The excuse Englander and his Valley Council colleagues Paul Krekorian, Paul Koretz and Tony Cardenas plus public access “champion” Bill Rosendahl used in the May 7 committee hearings on the budget was to save money — exactly $20,976, for part-time contract workers paid $19 an hour four hours to operate the system at the 138 Council meetings a year.
That’s right cutting off the 1.5 million people in the Valley and 80,000 more in San Pedro from the ability to exercise their constitutional right to be heard by their government and to seek redress for their grievances saves $20,976 — out of $7.2 billion in the city budget.
In an effort to please the Budget Committee which demanded a report to justify this anti-democratic action (CAO-memo-videoconferencing), the City Administrative Office came up with an additional cost of $24,821 in direct and indirect costs to have a General Services police officer standing guard — an officer who will soon be getting a healthy raise by making him an LAPD cop and probably still be assigned to protect Van Nuys City Hall from Al Qaeda terrorists.
The video of the May 7 Budget Committee meeting shows the dangerously ambitious Krekorian honing in on how many people used the service in the last year: 20 in San Pedro, 419 in Van Nuys.
“Was any effort made to distinguish how many distinct people that made up?”
“That is not the number of unique visitors but the number of times the service was used,” responded Mark Wolf of Internet Technology. “I would say in general just from my observing the meetings that maybe there is a core of 12 people who utilize it.”
The same is true, of course, most days at the City Council Chamber itself so why not be honest and tell the truth: The public is so alienated from the farce of government at City Hall that only those with a special interest and gadflies ever participate.
Honesty is beyond their ability as Englander shows with his praise for those who used the service, like Miriam Fogler and Rich Nightingale and the other regulars, because of the high cost and waste of time of going downtown to comment to public officials who don’t listen to what they have to say anyway.
Then, he pulled the plug — not just on the gadflies but on the right of all of us to speak out without losing a whole day and wasting a lot of money.

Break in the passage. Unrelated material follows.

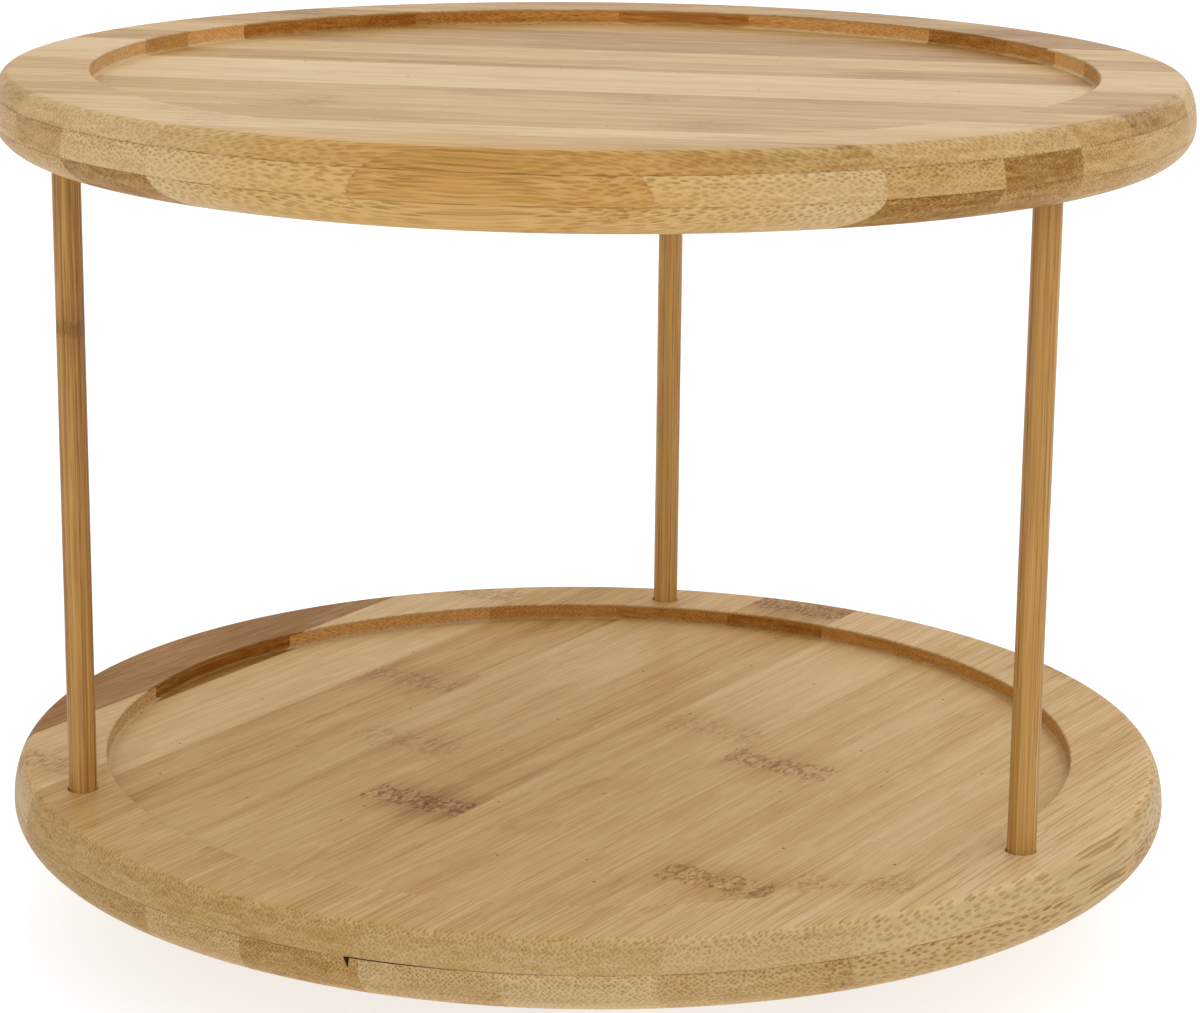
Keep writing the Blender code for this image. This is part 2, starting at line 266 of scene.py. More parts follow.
class Shader:
    """One node material, with short ways to add its nodes. Inputs take a socket or a number."""

    def __init__(self, name):
        self.made = bpy.data.materials.new(name)
        self.made.use_nodes = True
        self.tree = self.made.node_tree
        self.surface = self.tree.nodes["Principled BSDF"]

    def node(self, kind, **settings):
        node = self.tree.nodes.new("ShaderNode" + kind)
        for key, value in settings.items():
            setattr(node, key, value)
        return node

    def feed(self, socket, value):
        if isinstance(value, bpy.types.NodeSocket):
            self.tree.links.new(value, socket)
        else:
            socket.default_value = value

    def math(self, operation, *values):
        node = self.node("Math", operation=operation)
        for socket, value in zip(node.inputs, values):
            self.feed(socket, value)
        return node.outputs[0]

    def add(self, a, b):
        return self.math("ADD", a, b)

    def minus(self, a, b):
        return self.math("SUBTRACT", a, b)

    def times(self, a, b):
        return self.math("MULTIPLY", a, b)

    def magnitude(self, value):
        return self.math("ABSOLUTE", value)

    def radius(self, x, y):
        """How far a point is from the vertical line through the origin."""
        return self.math("SQRT", self.add(self.math("POWER", x, 2.0), self.math("POWER", y, 2.0)))

    def combine(self, x, y, z=0.0):
        node = self.node("CombineXYZ")
        for socket, value in zip(node.inputs, (x, y, z)):
            self.feed(socket, value)
        return node.outputs[0]

    def scaled(self, *parts):
        """A vector from (value, factor) pairs. A value without a factor stands as it is."""
        return self.combine(*[self.times(*part) if isinstance(part, tuple) else part for part in parts])

    def separate(self, vector):
        node = self.node("SeparateXYZ")
        self.feed(node.inputs[0], vector)
        return node.outputs

    def place(self, turn=0.0, shift=(0, 0, 0)):
        """Object position in millimetres, turned about Z and then shifted, as x, y and z."""
        node = self.node("Mapping", vector_type="POINT")
        self.feed(node.inputs["Vector"], self.node("TexCoord").outputs["Object"])
        node.inputs["Scale"].default_value = (1000, 1000, 1000)
        node.inputs["Rotation"].default_value = (0, 0, math.radians(turn))
        node.inputs["Location"].default_value = shift
        return self.separate(node.outputs[0])

    def noise(self, vector, scale=1.0, detail=2.0, roughness=0.5):
        node = self.node("TexNoise", noise_dimensions="3D")
        self.feed(node.inputs["Vector"], vector)
        self.feed(node.inputs["Scale"], scale)
        self.feed(node.inputs["Detail"], detail)
        self.feed(node.inputs["Roughness"], roughness)
        return node.outputs[0]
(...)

He called for ending the program “not for lack of participation . . . but right now when every dollar counts right now when we’re looking to staff and fund critical services, and we’re talking about eliminating jobs, critical jobs, mechanics that work on fire trucks . . . this is not the time to continue funding” remote access.
How dumb does he think we are? Does he even know what he’s saying?

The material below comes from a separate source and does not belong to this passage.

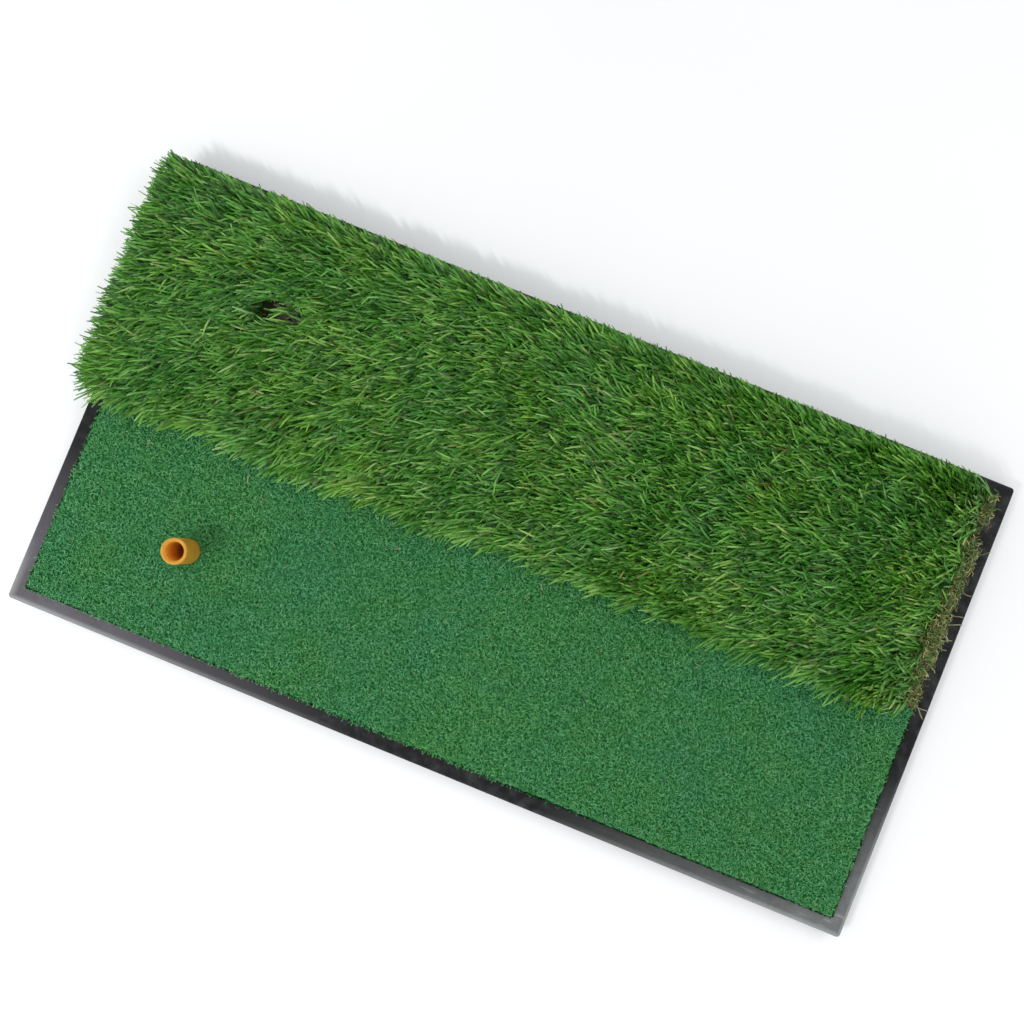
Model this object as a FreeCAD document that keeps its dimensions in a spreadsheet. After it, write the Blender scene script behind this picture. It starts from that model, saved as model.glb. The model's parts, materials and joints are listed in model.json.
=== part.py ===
"""Golf hitting mat: a moulded rubber tray that holds two strips of artificial turf and a rubber tee.

Frame, in millimetres: the origin is the centre of the underside, on the ground. +X runs along the
long side, away from the end with the tee holes, +Y runs from the fairway strip to the rough strip,
and +Z points up.
"""

import FreeCAD
import Part
import Sketcher
import os

SIZES = {
    # moulded rubber tray
    "mat_length": 610,
    "mat_width": 326,
    "corner_radius": 2.5,
    "rim_width": 12,
    "rim_top": 14,
    "rim_rounding": 2.2,
    "well_floor": 8,
    # grip grooves under the tray, with flat lands between them
    "groove_count": 24,
    "groove_pitch": 12,
    "groove_width": 7,
    "groove_depth": 2,
    "groove_margin": 16,
    # tee holes, one in each strip, each with a recess under it for a tee's flange
    "hole_from_centre": 200,
    "hole_from_midline": 87,
    "hole_radius": 9.2,
    "recess_radius": 21,
    "recess_depth": 3.5,
    "boss_radius": 27,
    # turf strips, in layers
    "turf_clearance": 0.4,
    "turf_hole_radius": 9.7,
    "glue_thickness": 0.4,
    "latex_thickness": 1.6,
    "cloth_thickness": 0.8,
    "fairway_pile_height": 11.2,
    "thatch_height": 11.2,
    "blade_height": 18,
    "blade_lean": 21,
    "blade_spread": 10,
    # rubber tee
    "tee_radius": 8.8,
    "tee_bore_radius": 6.4,
    "tee_lift": 0.3,
    "flange_radius": 20,
    "flange_thickness": 3,
    "flange_rounding": 0.8,
    "neck_bottom": 22.3,
    "neck_length": 10.6,
    "tee_top": 50.3,
    "seat_bevel": 1.1,
    "lip_rounding": 0.7,
}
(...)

Last week, they gave $67 million in tax dollars to the nation’s second biggest hotel chain and agreed to pay $300,000 to an out-of-town law firm in case somebody sues to block how they gerrymandered Council districts
This is chump change and they know it. They are liars and they know it although sometimes I think they get so used to lying as a way of life they may actually believe their own nonsense.
Englander even keeps referring to $45,000 being available when he knows full well the cop’s salary isn’t available for other uses.
Then, he refers to using the money for 311 services which have been cut back sharply because as Krekorian pipes in that serves everybody and not just the few. But then somebody whispers in Englander’s ear that it should go to ITA and Krekorian applauds Rosendahl is ecstatic as if $20,976 is going to restore public access TV when the Council has stolen the $5 million a year cable subscribers pay specifically to fund that.
Not to be left out, Koretz offered his analysis: “When people want to be heard about something important, they come here . . . even though it seems like a great idea, I don’t think the actualization of it is worth the present cost.”
Oblivious to what he was saying, Koretz hit on a truth: The actualization of what City Hall is doing is not worth the cost.
That is exactly the reason so many people are angry, why only gadflies bother to speak up at meetings, why so few people vote.
No, this isn’t about public access. It’s about cutting off public access.
Not to worry, Krekorian reassures: “If people do feel the need to come to Van Nuys City Hall and address the Council directly, they have that opportunity on a monthly basis.”
Not exactly monthly but from time to time.
Maybe the time has come for all you Neighborhood Council and homeowner and community group members who have left it to gadflies to speak for the city to do something constructive and fight for the rights of all.
Will you organize a massive turnout at Van Nuys City Hall on Friday to protest or will you sit back and worry about what Englander characterized as your real concerns like “potholes and tree trimming.”